Copy each line that contains the string "from".
━━━━━━━━━━━━━━━━━━━━━━━━━━━━━━
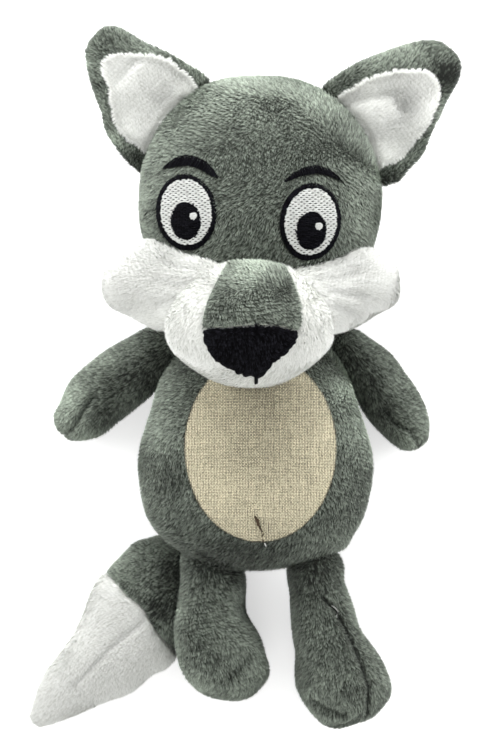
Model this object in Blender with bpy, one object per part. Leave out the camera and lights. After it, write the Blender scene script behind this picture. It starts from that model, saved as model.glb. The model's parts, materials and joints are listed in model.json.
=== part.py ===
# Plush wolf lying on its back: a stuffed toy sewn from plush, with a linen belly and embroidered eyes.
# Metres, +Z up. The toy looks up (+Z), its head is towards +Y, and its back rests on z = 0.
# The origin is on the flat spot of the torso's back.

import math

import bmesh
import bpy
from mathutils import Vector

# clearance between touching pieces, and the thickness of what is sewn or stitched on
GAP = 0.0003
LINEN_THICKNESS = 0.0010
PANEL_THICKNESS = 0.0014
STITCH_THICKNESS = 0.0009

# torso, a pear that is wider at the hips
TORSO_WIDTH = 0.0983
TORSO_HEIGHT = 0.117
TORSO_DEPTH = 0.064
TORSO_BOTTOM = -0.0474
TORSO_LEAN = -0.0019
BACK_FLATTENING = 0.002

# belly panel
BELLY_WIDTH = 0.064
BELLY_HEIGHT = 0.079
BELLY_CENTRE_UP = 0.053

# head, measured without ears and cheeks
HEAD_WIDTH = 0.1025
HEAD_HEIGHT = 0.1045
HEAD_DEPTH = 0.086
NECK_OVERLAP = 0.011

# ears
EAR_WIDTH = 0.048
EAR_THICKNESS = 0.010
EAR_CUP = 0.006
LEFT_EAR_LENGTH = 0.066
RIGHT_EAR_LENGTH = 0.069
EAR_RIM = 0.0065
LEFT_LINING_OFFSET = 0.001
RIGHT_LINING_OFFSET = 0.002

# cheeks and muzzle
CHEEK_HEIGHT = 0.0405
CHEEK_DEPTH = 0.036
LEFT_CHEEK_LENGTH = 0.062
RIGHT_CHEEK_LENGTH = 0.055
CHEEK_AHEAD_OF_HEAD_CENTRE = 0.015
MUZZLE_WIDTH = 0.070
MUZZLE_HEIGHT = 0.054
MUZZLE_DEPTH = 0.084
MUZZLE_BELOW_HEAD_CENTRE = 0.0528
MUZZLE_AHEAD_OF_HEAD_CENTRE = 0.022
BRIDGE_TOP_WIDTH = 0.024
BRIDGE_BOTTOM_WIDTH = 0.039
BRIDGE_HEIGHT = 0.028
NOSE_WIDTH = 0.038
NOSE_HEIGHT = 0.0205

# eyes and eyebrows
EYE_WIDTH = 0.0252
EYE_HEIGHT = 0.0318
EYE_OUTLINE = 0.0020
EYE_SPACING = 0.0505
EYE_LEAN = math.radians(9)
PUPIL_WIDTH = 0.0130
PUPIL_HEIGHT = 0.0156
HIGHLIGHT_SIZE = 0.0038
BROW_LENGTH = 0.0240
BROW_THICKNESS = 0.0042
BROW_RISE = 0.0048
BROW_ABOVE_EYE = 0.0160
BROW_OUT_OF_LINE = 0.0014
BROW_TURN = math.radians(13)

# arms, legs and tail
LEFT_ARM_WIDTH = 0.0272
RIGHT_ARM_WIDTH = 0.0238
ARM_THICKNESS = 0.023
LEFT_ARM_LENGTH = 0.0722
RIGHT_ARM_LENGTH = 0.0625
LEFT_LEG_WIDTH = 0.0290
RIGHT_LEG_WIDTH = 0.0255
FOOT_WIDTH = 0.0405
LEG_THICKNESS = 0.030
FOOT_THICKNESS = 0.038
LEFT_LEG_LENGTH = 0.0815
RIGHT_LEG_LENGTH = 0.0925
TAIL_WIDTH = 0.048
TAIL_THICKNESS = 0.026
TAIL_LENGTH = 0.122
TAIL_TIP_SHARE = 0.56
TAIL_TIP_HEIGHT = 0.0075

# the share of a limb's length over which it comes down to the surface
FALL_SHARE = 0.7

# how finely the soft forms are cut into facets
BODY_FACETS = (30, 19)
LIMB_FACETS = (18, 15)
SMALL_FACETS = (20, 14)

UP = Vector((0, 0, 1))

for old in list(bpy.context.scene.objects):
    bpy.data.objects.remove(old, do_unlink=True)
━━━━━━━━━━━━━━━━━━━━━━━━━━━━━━
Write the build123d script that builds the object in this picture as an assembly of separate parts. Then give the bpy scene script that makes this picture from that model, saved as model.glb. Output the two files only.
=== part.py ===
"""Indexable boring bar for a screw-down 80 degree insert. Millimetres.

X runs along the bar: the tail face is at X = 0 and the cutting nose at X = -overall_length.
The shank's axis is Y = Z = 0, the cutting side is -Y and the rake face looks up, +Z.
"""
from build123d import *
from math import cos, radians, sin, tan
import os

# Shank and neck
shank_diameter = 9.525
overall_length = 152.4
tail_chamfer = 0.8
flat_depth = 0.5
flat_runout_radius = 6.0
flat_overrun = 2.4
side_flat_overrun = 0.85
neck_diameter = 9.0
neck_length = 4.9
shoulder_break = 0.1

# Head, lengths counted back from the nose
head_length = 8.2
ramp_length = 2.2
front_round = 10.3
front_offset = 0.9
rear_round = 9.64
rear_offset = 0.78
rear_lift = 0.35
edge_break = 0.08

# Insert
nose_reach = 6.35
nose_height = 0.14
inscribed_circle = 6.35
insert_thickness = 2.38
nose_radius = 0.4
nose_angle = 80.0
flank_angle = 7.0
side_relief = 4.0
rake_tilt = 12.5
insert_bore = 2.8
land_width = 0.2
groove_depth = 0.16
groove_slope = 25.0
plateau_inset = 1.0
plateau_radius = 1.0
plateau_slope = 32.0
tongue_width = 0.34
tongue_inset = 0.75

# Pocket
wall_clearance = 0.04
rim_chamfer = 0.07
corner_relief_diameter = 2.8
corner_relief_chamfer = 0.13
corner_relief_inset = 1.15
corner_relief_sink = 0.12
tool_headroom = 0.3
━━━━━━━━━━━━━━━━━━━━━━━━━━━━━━
_Result of the exercise_:
Model this object in Blender with bpy, one object per part. Leave out the camera and lights. After it, write the Blender scene script behind this picture. It starts from that model, saved as model.glb. The model's parts, materials and joints are listed in model.json.
# Plush wolf lying on its back: a stuffed toy sewn from plush, with a linen belly and embroidered eyes.
from mathutils import Vector
Write the build123d script that builds the object in this picture as an assembly of separate parts. Then give the bpy scene script that makes this picture from that model, saved as model.glb. Output the two files only.
from build123d import *
from math import cos, radians, sin, tan
# Head, lengths counted back from the nose